Stormi ha la capacità di sconvolgere l’umore, sia al primo che al millesimo ascolto. In contrasto con la prima traccia, la maggioranza degli strumenti presenti è di natura acustica, su tutti i fiati (sax baritono, trombone e tromba) e i cori femminili. A conti fatti è l’unica traccia non-suite. Buio affiora dalle dissolvenze della precedente, in un preludio composto di baritoni sardi, echi di tromba, loop di chitarra classica. E’ la seconda mini-suite del concept-album, che evolve questo inizio tra prog-rock e neo-classical, dilatandolo armoniosamente, per poi cedere il passo alla seconda parte cantata, quasi una canzone pop d’autore (pur sempre condita di innumerevoli suoni, anche d’orchestra).
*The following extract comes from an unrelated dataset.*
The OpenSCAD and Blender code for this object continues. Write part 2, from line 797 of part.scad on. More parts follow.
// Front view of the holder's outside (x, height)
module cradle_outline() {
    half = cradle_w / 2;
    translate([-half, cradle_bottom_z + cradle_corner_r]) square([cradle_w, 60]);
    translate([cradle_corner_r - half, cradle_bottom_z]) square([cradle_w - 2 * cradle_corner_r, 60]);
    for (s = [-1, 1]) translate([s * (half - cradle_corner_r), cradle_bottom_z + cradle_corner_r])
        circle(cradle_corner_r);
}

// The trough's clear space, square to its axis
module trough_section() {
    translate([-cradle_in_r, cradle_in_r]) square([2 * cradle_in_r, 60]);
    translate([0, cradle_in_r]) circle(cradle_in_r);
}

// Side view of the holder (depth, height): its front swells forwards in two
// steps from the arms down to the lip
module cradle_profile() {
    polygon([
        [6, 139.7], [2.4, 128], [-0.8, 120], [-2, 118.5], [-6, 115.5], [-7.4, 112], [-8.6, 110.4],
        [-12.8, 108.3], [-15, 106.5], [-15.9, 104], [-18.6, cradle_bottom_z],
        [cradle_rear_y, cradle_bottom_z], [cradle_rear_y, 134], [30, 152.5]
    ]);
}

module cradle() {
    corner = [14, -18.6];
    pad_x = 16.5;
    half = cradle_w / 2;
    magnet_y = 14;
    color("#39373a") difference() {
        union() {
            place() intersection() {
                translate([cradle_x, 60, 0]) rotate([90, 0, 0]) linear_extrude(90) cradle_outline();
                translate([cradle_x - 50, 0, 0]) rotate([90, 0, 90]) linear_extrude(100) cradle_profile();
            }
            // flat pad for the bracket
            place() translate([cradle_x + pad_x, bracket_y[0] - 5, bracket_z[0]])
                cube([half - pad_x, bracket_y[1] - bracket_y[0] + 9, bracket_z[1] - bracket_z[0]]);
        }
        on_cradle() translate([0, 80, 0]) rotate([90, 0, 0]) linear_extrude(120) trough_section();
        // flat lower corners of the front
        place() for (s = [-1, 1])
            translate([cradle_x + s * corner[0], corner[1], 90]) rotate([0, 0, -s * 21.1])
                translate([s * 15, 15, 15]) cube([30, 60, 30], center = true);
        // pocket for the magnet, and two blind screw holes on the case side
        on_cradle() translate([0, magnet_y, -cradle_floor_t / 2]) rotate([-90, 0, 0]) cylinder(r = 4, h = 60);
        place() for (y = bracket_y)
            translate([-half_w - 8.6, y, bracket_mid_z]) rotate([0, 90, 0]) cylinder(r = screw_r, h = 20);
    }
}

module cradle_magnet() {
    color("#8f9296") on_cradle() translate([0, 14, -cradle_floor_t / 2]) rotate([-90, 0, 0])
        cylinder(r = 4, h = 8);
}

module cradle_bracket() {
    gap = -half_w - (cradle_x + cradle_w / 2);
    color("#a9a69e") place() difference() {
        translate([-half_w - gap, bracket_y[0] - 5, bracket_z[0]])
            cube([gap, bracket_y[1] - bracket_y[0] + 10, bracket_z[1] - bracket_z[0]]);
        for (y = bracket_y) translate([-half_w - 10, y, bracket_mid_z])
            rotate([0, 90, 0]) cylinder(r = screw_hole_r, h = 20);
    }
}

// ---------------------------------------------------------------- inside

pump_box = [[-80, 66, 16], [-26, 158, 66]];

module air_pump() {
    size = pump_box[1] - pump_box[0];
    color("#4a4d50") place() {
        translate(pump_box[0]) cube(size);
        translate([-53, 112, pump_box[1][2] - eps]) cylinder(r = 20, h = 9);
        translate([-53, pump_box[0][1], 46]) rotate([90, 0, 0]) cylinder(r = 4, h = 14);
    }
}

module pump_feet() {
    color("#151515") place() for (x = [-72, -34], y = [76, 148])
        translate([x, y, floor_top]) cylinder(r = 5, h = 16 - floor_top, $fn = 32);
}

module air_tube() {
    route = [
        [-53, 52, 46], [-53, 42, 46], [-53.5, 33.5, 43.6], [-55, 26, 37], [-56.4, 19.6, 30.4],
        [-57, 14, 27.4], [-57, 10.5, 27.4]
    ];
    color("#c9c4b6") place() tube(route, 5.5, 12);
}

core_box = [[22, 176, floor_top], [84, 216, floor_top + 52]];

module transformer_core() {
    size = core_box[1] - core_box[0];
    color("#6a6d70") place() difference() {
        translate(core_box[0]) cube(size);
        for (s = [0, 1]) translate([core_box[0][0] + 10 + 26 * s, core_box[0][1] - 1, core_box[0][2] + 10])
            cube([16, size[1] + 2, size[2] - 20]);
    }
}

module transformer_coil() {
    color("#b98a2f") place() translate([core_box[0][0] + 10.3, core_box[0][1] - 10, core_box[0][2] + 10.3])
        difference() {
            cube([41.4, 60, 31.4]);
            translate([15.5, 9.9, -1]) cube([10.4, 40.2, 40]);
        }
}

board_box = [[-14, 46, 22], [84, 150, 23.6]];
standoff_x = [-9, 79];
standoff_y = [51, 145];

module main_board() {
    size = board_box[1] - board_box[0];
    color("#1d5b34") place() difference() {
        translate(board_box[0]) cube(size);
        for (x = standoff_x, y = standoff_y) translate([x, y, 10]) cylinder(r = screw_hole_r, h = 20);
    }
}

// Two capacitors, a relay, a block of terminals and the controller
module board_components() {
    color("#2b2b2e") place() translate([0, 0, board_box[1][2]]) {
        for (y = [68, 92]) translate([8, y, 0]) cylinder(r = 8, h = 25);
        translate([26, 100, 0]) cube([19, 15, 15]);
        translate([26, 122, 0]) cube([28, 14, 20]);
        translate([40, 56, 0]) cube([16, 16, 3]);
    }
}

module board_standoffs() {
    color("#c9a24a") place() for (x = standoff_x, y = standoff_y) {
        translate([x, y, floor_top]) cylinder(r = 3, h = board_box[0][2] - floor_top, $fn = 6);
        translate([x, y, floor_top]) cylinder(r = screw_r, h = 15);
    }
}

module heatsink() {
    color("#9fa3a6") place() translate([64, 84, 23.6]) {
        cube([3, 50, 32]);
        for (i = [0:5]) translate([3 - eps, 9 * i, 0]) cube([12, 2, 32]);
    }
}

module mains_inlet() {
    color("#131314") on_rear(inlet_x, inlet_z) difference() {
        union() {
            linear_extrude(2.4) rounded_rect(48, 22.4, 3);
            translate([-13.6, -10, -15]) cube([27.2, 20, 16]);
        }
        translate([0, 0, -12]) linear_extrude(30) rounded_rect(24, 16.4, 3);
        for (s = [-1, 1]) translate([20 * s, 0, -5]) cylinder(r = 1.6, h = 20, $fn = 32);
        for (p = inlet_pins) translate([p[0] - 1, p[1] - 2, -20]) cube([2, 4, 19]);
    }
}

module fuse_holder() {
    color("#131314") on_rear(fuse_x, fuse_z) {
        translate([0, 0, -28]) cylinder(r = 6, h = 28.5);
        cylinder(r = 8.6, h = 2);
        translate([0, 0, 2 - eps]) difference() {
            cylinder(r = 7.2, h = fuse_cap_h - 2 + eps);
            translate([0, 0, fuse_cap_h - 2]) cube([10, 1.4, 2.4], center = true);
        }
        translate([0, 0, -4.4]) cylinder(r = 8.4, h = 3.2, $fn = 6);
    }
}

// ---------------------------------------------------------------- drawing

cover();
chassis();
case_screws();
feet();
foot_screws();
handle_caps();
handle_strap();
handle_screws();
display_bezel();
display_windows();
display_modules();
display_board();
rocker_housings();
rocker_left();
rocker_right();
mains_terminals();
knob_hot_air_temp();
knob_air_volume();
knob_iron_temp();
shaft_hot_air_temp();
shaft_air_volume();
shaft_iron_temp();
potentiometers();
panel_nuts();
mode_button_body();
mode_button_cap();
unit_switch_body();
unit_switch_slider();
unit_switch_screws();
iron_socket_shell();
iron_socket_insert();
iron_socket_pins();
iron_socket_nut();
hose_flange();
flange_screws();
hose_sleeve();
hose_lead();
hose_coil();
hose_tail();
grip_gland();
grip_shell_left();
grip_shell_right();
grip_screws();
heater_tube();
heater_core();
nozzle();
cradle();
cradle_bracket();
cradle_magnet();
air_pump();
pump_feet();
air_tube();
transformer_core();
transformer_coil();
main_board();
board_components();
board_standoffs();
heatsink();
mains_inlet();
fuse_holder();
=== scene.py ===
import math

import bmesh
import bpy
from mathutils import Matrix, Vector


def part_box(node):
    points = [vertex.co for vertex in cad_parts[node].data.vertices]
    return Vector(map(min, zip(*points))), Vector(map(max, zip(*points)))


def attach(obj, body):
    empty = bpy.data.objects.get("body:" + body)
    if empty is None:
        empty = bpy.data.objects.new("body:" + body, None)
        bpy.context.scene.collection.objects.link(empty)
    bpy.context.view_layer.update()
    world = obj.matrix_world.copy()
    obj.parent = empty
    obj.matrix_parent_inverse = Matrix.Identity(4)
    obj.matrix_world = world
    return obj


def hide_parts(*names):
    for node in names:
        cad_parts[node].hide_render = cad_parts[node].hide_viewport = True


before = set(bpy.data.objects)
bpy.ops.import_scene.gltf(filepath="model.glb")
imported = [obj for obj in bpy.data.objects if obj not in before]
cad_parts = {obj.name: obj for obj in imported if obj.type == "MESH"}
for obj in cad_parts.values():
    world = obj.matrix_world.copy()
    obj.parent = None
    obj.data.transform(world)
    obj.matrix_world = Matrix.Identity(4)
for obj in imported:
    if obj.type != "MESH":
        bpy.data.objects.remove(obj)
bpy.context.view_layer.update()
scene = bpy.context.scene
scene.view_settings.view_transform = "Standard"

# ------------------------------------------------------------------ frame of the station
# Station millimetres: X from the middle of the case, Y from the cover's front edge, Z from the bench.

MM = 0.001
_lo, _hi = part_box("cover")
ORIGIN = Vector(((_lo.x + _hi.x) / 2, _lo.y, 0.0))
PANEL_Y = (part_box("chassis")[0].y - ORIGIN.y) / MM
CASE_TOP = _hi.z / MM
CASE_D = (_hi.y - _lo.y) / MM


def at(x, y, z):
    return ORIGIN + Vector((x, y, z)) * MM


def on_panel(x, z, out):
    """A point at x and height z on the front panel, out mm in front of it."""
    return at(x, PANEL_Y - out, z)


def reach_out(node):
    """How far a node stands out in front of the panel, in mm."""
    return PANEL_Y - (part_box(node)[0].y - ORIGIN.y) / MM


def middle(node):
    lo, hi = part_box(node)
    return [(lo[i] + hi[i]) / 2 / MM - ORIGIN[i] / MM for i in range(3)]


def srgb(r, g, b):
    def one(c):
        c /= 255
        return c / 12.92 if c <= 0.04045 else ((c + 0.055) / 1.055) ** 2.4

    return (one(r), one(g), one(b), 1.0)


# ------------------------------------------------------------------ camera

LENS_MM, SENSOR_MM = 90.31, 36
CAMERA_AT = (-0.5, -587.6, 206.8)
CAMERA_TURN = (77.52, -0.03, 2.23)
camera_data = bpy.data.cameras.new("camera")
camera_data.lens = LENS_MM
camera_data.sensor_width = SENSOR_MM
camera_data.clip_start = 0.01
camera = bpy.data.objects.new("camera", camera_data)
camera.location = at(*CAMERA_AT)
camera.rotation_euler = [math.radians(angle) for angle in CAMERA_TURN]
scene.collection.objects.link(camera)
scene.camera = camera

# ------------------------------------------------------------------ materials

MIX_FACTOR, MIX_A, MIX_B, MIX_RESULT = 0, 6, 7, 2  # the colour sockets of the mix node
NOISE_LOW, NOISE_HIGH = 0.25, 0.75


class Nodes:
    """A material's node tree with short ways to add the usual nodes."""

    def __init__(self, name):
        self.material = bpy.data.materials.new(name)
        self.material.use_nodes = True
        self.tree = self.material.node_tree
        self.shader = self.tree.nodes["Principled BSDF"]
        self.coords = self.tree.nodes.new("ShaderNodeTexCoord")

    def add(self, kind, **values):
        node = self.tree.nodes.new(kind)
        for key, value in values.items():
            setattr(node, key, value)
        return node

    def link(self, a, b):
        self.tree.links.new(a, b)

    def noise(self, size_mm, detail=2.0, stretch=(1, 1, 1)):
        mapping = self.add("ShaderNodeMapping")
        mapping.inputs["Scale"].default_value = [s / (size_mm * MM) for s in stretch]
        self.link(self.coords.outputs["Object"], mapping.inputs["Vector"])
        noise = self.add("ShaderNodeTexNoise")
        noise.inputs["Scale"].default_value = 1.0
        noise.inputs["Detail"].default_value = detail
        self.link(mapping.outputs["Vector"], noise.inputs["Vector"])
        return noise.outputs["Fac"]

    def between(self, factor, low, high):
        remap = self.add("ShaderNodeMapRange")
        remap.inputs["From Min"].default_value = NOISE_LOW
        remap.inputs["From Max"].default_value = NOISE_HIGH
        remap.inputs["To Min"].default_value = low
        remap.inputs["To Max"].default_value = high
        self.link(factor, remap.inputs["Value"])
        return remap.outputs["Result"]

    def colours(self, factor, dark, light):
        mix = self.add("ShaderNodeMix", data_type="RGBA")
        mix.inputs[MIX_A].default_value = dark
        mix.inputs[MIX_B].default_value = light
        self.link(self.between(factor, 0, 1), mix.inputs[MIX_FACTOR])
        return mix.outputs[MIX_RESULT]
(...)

La terza ed ultima parte di Buio, strumentale anch’essa, col suo trionfo di piatti, filicorno e canto baritono sardo ci conduce gradualmente alla ninna nanna Paesaggio, che in soli 2:17 riesce ad essere un'altra mini-suite. Conclude Mandria, con le sue strofe più ripetute dei ritornelli, anche stavolta divisa in 3 parti: un inizio cantato e condito di armonie fatte di loop di maracas, elettronica lo-fi, beat dance oscuro, synth, e i campionamenti sentiti all’inizio, in Tanca. Il cerchio si chiude, non prima di una seconda parte strumentale, che enfatizza il ritmo, la catarsi (chi può non esiti a vedere dal vivo IOSONOUNCANE), il distacco dalla realtà. La terza ed ultima parte riprende il canto e la melodia, prima di chiudersi sull’ultimo baritono sardo. Merita palcoscenici sempre più grandi Jacopo Incani, e DIE si candida tra i migliori dischi del 2015, ma anche per un posto tra i capolavori più eccentrici del panorama italiano tutto.
E’ un album eccezionale. Un capolavoro direi. La vostra recensione è ottima.